* The problem
Start at the line containing "print(name, len(shape.Solids), round(shape.Volume))", stop at the line containing "bpy.data.objects.remove(obj)", and set down every line in that stretch exactly as written, and nothing else.

# Source data start

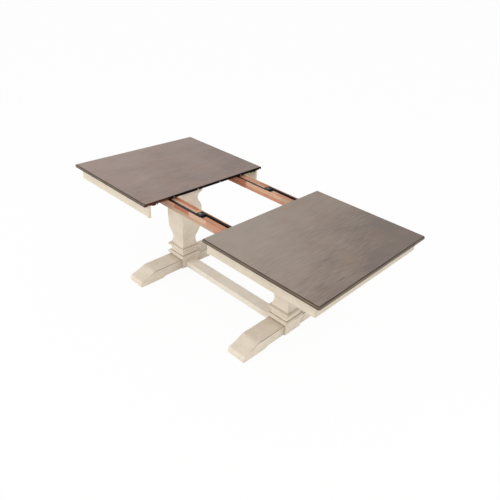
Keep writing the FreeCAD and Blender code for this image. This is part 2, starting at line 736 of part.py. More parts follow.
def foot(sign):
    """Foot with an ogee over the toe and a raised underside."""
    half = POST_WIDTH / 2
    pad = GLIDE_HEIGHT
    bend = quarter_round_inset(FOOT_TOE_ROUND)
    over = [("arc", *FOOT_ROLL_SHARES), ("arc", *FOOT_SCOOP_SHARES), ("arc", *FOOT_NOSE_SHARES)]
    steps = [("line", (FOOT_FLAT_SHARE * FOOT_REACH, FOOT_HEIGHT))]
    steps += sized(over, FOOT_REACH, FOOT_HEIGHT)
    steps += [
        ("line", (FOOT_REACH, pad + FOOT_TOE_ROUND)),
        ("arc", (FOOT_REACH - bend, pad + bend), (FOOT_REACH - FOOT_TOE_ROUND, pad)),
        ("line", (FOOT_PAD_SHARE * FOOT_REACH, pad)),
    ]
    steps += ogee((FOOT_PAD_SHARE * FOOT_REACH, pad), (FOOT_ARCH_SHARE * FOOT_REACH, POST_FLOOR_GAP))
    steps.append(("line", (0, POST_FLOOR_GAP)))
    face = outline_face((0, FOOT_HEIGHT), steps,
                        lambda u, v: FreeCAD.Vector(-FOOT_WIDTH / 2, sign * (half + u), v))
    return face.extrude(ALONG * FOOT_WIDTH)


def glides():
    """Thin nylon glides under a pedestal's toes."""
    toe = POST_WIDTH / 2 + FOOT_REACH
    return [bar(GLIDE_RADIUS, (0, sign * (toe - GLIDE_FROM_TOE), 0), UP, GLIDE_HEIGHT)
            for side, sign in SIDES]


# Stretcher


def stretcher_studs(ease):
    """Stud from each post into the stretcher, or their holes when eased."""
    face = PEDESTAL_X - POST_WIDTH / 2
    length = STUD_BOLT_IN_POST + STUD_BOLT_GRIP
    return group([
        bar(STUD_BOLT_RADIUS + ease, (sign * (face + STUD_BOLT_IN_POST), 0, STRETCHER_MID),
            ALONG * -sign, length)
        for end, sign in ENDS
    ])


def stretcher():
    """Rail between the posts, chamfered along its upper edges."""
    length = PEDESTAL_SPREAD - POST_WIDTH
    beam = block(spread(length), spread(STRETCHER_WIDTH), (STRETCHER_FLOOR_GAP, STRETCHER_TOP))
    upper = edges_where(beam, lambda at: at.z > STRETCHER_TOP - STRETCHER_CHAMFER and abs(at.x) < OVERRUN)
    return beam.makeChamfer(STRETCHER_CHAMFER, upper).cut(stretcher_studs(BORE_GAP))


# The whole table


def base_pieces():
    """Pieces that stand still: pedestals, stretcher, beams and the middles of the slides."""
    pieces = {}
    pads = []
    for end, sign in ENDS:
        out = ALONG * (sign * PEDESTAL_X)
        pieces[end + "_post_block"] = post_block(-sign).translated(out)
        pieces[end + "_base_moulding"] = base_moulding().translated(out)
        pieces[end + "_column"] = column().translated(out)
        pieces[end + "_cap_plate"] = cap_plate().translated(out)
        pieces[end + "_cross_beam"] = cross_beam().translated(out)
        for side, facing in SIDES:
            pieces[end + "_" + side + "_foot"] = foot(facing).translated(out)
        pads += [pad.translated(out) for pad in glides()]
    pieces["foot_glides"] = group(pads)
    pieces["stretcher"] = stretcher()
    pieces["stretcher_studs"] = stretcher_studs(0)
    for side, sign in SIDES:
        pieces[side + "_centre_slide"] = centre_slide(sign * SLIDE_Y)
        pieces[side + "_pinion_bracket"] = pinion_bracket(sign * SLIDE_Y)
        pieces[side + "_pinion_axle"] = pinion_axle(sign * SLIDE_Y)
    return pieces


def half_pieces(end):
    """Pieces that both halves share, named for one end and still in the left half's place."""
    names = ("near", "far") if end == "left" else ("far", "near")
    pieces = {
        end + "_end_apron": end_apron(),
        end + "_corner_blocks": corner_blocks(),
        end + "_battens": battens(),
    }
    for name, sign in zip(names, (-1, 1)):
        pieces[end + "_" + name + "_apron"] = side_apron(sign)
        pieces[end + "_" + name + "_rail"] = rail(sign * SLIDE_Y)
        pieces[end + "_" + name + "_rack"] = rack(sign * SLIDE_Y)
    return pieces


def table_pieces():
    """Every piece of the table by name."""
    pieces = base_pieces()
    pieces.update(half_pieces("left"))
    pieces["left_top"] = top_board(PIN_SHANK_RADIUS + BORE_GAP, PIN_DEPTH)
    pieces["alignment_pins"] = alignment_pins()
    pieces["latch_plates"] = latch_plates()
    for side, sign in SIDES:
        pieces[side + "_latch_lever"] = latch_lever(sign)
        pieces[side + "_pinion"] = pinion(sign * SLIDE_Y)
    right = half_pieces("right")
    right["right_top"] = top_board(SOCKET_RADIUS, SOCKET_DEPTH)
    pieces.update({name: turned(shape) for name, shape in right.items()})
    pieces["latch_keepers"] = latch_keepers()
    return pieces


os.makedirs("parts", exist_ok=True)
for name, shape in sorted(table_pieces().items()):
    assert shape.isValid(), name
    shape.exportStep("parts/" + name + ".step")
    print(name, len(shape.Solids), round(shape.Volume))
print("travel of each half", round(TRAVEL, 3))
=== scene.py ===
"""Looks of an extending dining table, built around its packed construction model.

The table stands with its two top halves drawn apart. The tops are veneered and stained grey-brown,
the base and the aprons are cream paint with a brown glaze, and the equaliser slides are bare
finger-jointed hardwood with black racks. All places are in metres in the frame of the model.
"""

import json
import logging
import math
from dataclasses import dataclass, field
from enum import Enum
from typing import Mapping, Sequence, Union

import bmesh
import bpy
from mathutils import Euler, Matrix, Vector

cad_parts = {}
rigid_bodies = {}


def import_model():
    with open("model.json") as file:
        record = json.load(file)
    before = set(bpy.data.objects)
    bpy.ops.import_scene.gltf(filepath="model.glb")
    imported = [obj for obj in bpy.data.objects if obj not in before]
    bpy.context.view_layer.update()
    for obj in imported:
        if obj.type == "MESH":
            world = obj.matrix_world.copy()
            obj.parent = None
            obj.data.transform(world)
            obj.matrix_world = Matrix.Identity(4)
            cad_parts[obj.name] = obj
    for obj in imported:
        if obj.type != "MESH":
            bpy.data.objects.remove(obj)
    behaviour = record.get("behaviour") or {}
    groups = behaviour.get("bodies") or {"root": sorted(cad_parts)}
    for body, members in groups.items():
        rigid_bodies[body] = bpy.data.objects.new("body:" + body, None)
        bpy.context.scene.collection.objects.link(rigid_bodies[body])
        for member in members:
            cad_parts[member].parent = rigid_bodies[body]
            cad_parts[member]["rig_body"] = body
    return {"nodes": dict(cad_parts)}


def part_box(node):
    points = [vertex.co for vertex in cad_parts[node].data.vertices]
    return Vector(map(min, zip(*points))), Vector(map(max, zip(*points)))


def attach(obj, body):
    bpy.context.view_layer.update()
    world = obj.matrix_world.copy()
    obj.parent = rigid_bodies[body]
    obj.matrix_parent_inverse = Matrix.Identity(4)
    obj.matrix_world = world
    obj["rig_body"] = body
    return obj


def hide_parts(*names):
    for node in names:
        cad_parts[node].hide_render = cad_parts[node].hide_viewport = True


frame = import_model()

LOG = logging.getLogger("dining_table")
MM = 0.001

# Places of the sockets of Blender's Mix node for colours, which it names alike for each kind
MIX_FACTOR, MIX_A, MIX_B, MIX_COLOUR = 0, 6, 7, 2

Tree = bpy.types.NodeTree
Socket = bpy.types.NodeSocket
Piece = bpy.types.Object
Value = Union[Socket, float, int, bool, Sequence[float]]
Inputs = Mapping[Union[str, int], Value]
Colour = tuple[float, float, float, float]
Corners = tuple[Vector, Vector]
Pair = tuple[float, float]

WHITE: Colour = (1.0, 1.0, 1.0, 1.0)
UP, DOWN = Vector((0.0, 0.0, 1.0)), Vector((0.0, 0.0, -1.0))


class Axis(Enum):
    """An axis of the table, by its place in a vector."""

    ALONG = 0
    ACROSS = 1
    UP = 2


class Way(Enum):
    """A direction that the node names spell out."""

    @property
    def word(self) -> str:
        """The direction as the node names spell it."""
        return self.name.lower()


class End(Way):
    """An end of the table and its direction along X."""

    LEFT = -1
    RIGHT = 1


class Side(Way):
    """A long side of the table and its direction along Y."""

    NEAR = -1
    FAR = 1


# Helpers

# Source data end

* Solved exercise
    print(name, len(shape.Solids), round(shape.Volume))
print("travel of each half", round(TRAVEL, 3))
=== scene.py ===
"""Looks of an extending dining table, built around its packed construction model.

The table stands with its two top halves drawn apart. The tops are veneered and stained grey-brown,
the base and the aprons are cream paint with a brown glaze, and the equaliser slides are bare
finger-jointed hardwood with black racks. All places are in metres in the frame of the model.
"""

import json
import logging
import math
from dataclasses import dataclass, field
from enum import Enum
from typing import Mapping, Sequence, Union

import bmesh
import bpy
from mathutils import Euler, Matrix, Vector

cad_parts = {}
rigid_bodies = {}


def import_model():
    with open("model.json") as file:
        record = json.load(file)
    before = set(bpy.data.objects)
    bpy.ops.import_scene.gltf(filepath="model.glb")
    imported = [obj for obj in bpy.data.objects if obj not in before]
    bpy.context.view_layer.update()
    for obj in imported:
        if obj.type == "MESH":
            world = obj.matrix_world.copy()
            obj.parent = None
            obj.data.transform(world)
            obj.matrix_world = Matrix.Identity(4)
            cad_parts[obj.name] = obj
    for obj in imported:
        if obj.type != "MESH":
            bpy.data.objects.remove(obj)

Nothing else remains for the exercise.